§ **Problem to solve**:
Output the full material exactly as it appears here.
□ □ □ □
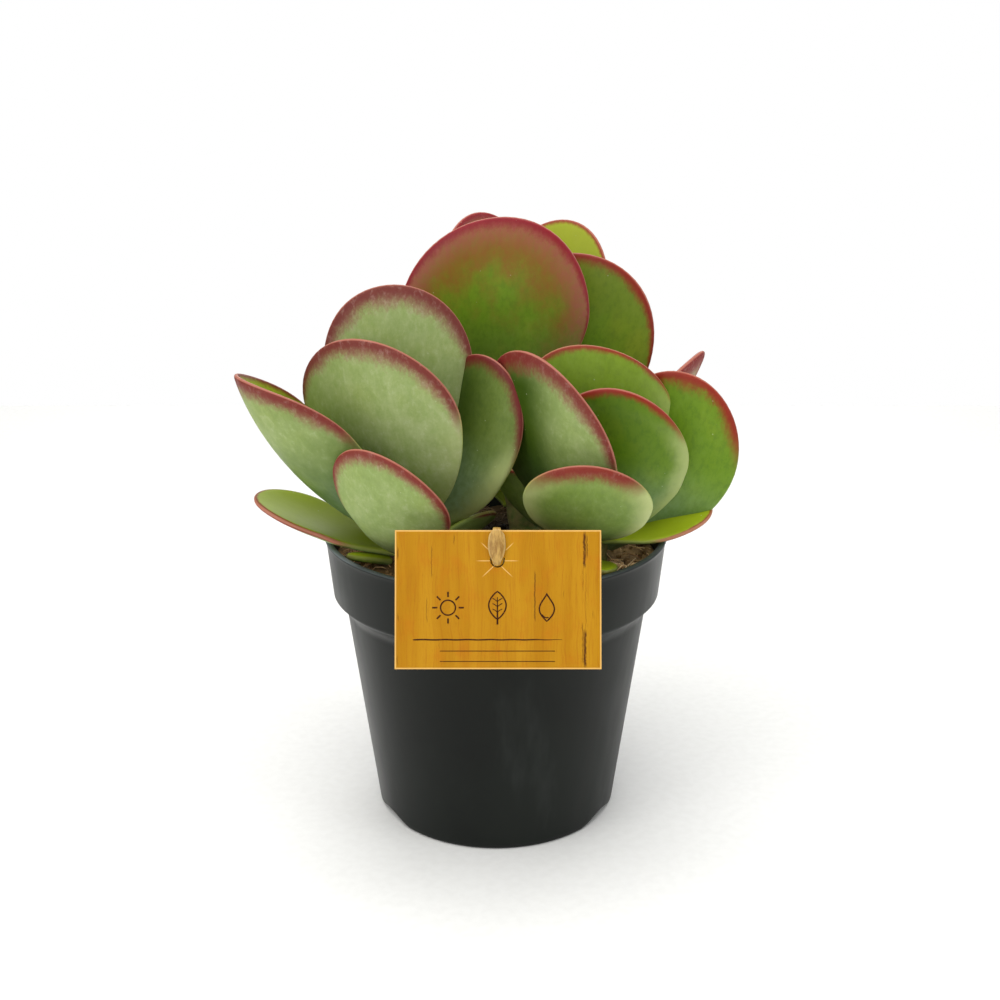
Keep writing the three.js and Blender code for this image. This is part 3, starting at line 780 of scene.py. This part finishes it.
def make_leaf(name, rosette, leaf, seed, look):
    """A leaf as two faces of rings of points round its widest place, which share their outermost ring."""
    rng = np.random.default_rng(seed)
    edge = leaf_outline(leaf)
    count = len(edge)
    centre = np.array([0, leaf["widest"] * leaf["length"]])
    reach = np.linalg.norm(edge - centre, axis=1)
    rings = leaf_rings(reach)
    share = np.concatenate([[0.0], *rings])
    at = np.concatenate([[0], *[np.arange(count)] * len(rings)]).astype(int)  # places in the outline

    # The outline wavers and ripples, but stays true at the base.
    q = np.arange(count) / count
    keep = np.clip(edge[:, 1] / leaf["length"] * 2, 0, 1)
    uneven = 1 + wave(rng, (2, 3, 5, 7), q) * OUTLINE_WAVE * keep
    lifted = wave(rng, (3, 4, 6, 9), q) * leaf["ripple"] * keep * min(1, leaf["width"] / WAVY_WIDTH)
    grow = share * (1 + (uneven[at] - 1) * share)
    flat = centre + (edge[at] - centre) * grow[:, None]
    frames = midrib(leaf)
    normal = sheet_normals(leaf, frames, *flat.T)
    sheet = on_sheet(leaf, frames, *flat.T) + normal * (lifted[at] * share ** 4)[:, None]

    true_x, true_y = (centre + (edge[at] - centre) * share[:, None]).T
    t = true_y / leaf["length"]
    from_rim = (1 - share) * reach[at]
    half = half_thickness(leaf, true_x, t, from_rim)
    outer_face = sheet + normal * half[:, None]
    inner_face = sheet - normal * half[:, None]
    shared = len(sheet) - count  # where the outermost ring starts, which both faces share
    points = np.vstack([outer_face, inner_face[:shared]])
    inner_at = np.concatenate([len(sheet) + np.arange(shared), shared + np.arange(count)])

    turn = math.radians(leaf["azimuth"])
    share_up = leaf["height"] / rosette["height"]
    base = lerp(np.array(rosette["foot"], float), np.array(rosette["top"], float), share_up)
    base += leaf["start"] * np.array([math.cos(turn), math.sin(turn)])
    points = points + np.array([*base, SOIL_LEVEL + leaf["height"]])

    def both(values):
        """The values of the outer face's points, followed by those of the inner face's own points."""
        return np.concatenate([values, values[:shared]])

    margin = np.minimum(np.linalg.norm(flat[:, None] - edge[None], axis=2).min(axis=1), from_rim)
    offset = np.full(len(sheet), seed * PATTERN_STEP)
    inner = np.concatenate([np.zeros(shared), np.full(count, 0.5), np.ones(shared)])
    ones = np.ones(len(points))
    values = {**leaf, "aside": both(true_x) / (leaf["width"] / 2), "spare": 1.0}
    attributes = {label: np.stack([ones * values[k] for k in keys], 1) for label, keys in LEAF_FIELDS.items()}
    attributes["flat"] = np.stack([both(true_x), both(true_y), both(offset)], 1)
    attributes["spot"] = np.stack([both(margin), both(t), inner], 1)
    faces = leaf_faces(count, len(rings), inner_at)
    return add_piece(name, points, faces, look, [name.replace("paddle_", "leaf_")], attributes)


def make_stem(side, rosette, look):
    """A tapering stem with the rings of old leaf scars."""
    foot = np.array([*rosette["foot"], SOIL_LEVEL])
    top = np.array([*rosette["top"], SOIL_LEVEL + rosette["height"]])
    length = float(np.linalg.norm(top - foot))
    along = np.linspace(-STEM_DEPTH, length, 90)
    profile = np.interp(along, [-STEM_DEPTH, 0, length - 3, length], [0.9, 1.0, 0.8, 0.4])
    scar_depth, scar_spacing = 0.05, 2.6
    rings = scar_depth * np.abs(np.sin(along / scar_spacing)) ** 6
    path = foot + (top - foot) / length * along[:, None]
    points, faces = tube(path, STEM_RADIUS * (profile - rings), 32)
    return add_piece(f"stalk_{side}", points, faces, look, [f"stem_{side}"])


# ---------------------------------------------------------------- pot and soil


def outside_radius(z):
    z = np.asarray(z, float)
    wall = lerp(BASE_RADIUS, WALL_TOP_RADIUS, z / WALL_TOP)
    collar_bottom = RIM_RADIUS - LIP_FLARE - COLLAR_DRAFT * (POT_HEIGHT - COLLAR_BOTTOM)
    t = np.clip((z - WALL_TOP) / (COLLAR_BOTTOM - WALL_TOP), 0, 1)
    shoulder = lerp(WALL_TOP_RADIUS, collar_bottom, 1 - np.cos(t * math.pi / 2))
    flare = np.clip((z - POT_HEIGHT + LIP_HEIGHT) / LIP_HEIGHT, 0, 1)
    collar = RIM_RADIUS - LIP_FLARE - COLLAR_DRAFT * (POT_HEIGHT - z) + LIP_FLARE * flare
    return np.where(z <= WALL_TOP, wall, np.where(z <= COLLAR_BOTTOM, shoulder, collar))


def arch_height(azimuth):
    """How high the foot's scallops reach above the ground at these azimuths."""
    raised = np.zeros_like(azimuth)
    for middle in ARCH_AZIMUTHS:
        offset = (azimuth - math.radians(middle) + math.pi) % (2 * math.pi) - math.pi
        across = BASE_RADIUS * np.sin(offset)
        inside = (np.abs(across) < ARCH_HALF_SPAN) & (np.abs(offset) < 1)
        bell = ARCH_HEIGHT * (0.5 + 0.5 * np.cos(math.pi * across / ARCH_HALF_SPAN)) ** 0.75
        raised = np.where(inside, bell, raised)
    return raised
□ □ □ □
§ **Output below**:
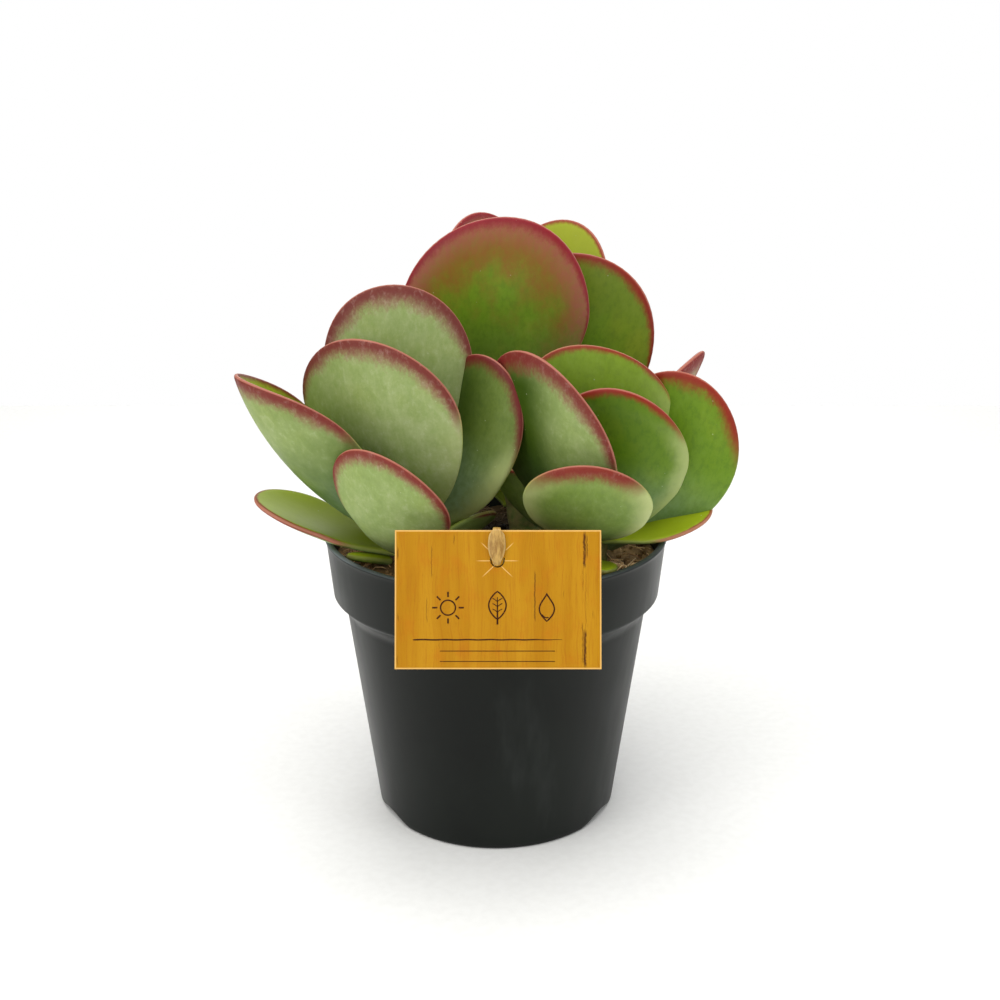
Keep writing the three.js and Blender code for this image. This is part 3, starting at line 780 of scene.py. This part finishes it.
def make_leaf(name, rosette, leaf, seed, look):
    """A leaf as two faces of rings of points round its widest place, which share their outermost ring."""
    rng = np.random.default_rng(seed)
    edge = leaf_outline(leaf)
    count = len(edge)
    centre = np.array([0, leaf["widest"] * leaf["length"]])
    reach = np.linalg.norm(edge - centre, axis=1)
    rings = leaf_rings(reach)
    share = np.concatenate([[0.0], *rings])
    at = np.concatenate([[0], *[np.arange(count)] * len(rings)]).astype(int)  # places in the outline

    # The outline wavers and ripples, but stays true at the base.
    q = np.arange(count) / count
    keep = np.clip(edge[:, 1] / leaf["length"] * 2, 0, 1)
    uneven = 1 + wave(rng, (2, 3, 5, 7), q) * OUTLINE_WAVE * keep
    lifted = wave(rng, (3, 4, 6, 9), q) * leaf["ripple"] * keep * min(1, leaf["width"] / WAVY_WIDTH)
    grow = share * (1 + (uneven[at] - 1) * share)
    flat = centre + (edge[at] - centre) * grow[:, None]
    frames = midrib(leaf)
    normal = sheet_normals(leaf, frames, *flat.T)
    sheet = on_sheet(leaf, frames, *flat.T) + normal * (lifted[at] * share ** 4)[:, None]

    true_x, true_y = (centre + (edge[at] - centre) * share[:, None]).T
    t = true_y / leaf["length"]
    from_rim = (1 - share) * reach[at]
    half = half_thickness(leaf, true_x, t, from_rim)
    outer_face = sheet + normal * half[:, None]
    inner_face = sheet - normal * half[:, None]
    shared = len(sheet) - count  # where the outermost ring starts, which both faces share
    points = np.vstack([outer_face, inner_face[:shared]])
    inner_at = np.concatenate([len(sheet) + np.arange(shared), shared + np.arange(count)])

    turn = math.radians(leaf["azimuth"])
    share_up = leaf["height"] / rosette["height"]
    base = lerp(np.array(rosette["foot"], float), np.array(rosette["top"], float), share_up)
    base += leaf["start"] * np.array([math.cos(turn), math.sin(turn)])
    points = points + np.array([*base, SOIL_LEVEL + leaf["height"]])

    def both(values):
        """The values of the outer face's points, followed by those of the inner face's own points."""
        return np.concatenate([values, values[:shared]])

    margin = np.minimum(np.linalg.norm(flat[:, None] - edge[None], axis=2).min(axis=1), from_rim)
    offset = np.full(len(sheet), seed * PATTERN_STEP)
    inner = np.concatenate([np.zeros(shared), np.full(count, 0.5), np.ones(shared)])
    ones = np.ones(len(points))
    values = {**leaf, "aside": both(true_x) / (leaf["width"] / 2), "spare": 1.0}
    attributes = {label: np.stack([ones * values[k] for k in keys], 1) for label, keys in LEAF_FIELDS.items()}
    attributes["flat"] = np.stack([both(true_x), both(true_y), both(offset)], 1)
    attributes["spot"] = np.stack([both(margin), both(t), inner], 1)
    faces = leaf_faces(count, len(rings), inner_at)
    return add_piece(name, points, faces, look, [name.replace("paddle_", "leaf_")], attributes)


def make_stem(side, rosette, look):
    """A tapering stem with the rings of old leaf scars."""
    foot = np.array([*rosette["foot"], SOIL_LEVEL])
    top = np.array([*rosette["top"], SOIL_LEVEL + rosette["height"]])
    length = float(np.linalg.norm(top - foot))
    along = np.linspace(-STEM_DEPTH, length, 90)
    profile = np.interp(along, [-STEM_DEPTH, 0, length - 3, length], [0.9, 1.0, 0.8, 0.4])
    scar_depth, scar_spacing = 0.05, 2.6
    rings = scar_depth * np.abs(np.sin(along / scar_spacing)) ** 6
    path = foot + (top - foot) / length * along[:, None]
    points, faces = tube(path, STEM_RADIUS * (profile - rings), 32)
    return add_piece(f"stalk_{side}", points, faces, look, [f"stem_{side}"])


# ---------------------------------------------------------------- pot and soil


def outside_radius(z):
    z = np.asarray(z, float)
    wall = lerp(BASE_RADIUS, WALL_TOP_RADIUS, z / WALL_TOP)
    collar_bottom = RIM_RADIUS - LIP_FLARE - COLLAR_DRAFT * (POT_HEIGHT - COLLAR_BOTTOM)
    t = np.clip((z - WALL_TOP) / (COLLAR_BOTTOM - WALL_TOP), 0, 1)
    shoulder = lerp(WALL_TOP_RADIUS, collar_bottom, 1 - np.cos(t * math.pi / 2))
    flare = np.clip((z - POT_HEIGHT + LIP_HEIGHT) / LIP_HEIGHT, 0, 1)
    collar = RIM_RADIUS - LIP_FLARE - COLLAR_DRAFT * (POT_HEIGHT - z) + LIP_FLARE * flare
    return np.where(z <= WALL_TOP, wall, np.where(z <= COLLAR_BOTTOM, shoulder, collar))


def arch_height(azimuth):
    """How high the foot's scallops reach above the ground at these azimuths."""
    raised = np.zeros_like(azimuth)
    for middle in ARCH_AZIMUTHS:
        offset = (azimuth - math.radians(middle) + math.pi) % (2 * math.pi) - math.pi
        across = BASE_RADIUS * np.sin(offset)
        inside = (np.abs(across) < ARCH_HALF_SPAN) & (np.abs(offset) < 1)
        bell = ARCH_HEIGHT * (0.5 + 0.5 * np.cos(math.pi * across / ARCH_HALF_SPAN)) ** 0.75
        raised = np.where(inside, bell, raised)
    return raised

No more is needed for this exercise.